The United States will not invite representatives of Venezuelan President Nicolas Maduro or Nicaragua at the Summit of the Americas next month in Los Angeles, an official said on Thursday.
“Absolutely not. We don't recognise them as a sovereign government,” Kevin O'Reilly, the coordinator of the summit, told a Senate committee when asked about the participation of Maduro's government.
The United States considers Maduro illegitimate and recognises opposition leader Juan Guaido as interim president.
On participation at the summit of Nicaraguan President Daniel Ortega, who has been accused of increasing authoritarianism, O'Reilly also gave a definitive “no.”

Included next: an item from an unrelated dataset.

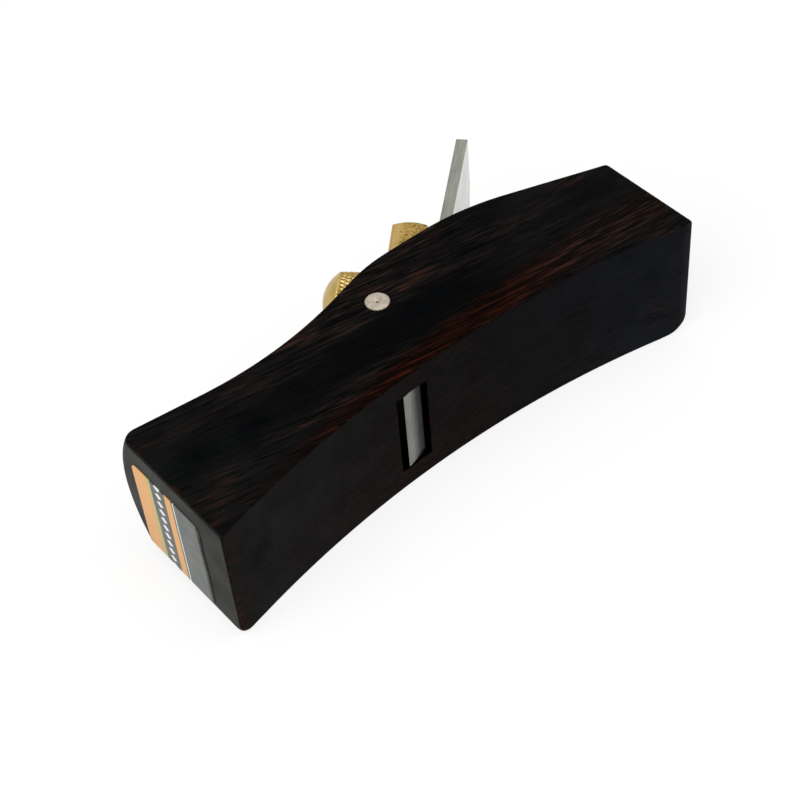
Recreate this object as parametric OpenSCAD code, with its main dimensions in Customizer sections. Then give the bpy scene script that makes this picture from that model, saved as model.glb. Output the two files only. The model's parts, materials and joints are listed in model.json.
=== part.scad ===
// A small wooden hand plane with a hollow sole, laid on one cheek.
// Sizes in millimetres. +X runs from the toe to the heel, +Y from the sole to the top, +Z up from the
// cheek that the plane lies on to the cheek that faces up. The origin is on the lower cheek, at mid length.

/* [Stock] */
// Length of the stock from toe to heel
stock_len = 112; // [109:1:122]
// Width of the stock from cheek to cheek
stock_w = 29; // [27:0.5:36]
// Rise of the hollow sole at mid length over its two ends
sole_rise = 7.2; // [5:0.2:8]
// Height of the toe end at the cheek
toe_h = 30.6; // [29:0.2:33]
// Height of the heel end at the cheek
heel_h = 23.6; // [20:0.2:27]
// Height of the hump over the mouth at the cheek
hump_h = 34.3; // [33:0.1:36]
// Distance from the toe to the finger hollow in the top
hollow_x = 32.8; // [30:0.2:36]
// Height at which the two slopes of the finger hollow would meet
hollow_h = 26.7; // [25:0.1:28]
// Radius of the finger hollow
hollow_r = 83; // [60:1:90]
// Distance from the toe to the front knee of the hump
hump_x = 59.4; // [57:0.2:62]
// Radius of the front knee
hump_r = 33; // [20:1:45]
// Distance from the toe to the rear knee of the hump
shoulder_x = 82; // [78:0.5:86]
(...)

He gave a less clear answer when asked if Cuban government representatives would attend, saying that the White House was in charge but no invitation has been sent “to my knowledge.”
President Joe Biden wants the Summit of the Americas to showcase democracy in Latin America and to step up cooperation on migration, a key political priority for the United States.
But a number of nations led by Mexico have threatened to boycott or downgrade participation if the United States does not invite all nations in the hemisphere.
O'Reilly said the administration was “constantly in dialogue” with Mexico.
“We're certainly having discussions with the government of Mexico and all the governments in the region about the structuring and organisation,” he said.
The Biden administration has also said it plans to invite civil society groups from across Latin America.